Yes, I might give that a try in time. I'm finding this one really depressing - not one single decent human being in the whole thing - so far.

Dark stuff indeed, but a compelling read - I recently re-read "Tabloid" and its sequel "Cool Six Thousand" - which has a similar take on Vietnam and events round the RFK and MLK murders involving some of the surviving characters from "Tabloid" - to get myself up to speed for the recently published 3rd volume, "Blood's A Rover", which goes into the emerging Black Power movement and U.S. involvement in Central American/Carribean politics.

In the course of immersion, sympathetic characters do emerge, but some of them may only appear that way because of their style of and approach to the ubiquitous corruption depicted. For example, although their women are sympathetically drawn, I actually found myself rooting for Littel and Bondurant as it went on, whether laying traps for one another or working in subsequent uneasy partnership. Both of them are shown as capable of idealistic motivation, however warped or pragmatic their consequent actions may seem.

Some of Ellroy's autobiographical sketches are pretty disgusting too - see "Destination,Morgue". He obviously drew on experience to write these novels.

Btw, "L.A.Confidential", is actually the concluding volume of 4, one of the earlier ones being "The Black Dahlia", cited by Andra. The others are "White Jazz" & "The Big Nowhere".

Hello, Stan, and thanks for your interesting comment. I have been quietly mulling over Ellroy's book ever since (with a sigh of relief, I must confess) I reached the end and put it down.

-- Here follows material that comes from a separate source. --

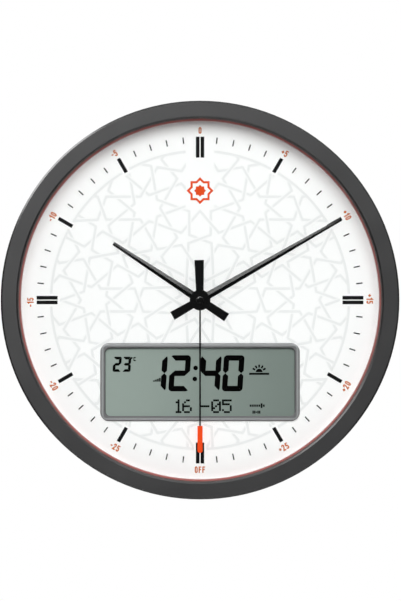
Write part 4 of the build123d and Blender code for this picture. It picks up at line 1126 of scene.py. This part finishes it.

I found it relentlessly depressing but also incredibly complicated! I know I'm a bit slow these days but, honestly, 'Tinker, Tailor ...' was easy compared to this. I will try 'The Black Dahlia' because I gather it is more 'cops 'n' killers' orientated rather than political/social 'history'. To my mind (and memory) Tom Wolfe did it all much better in 'Bonfire of the Vanities'. I will let you and everyone else know what I make of 'the Dahlia#' when I get round to it. (At the moment I'm lost back inthe Roman empire, Zeus help me!)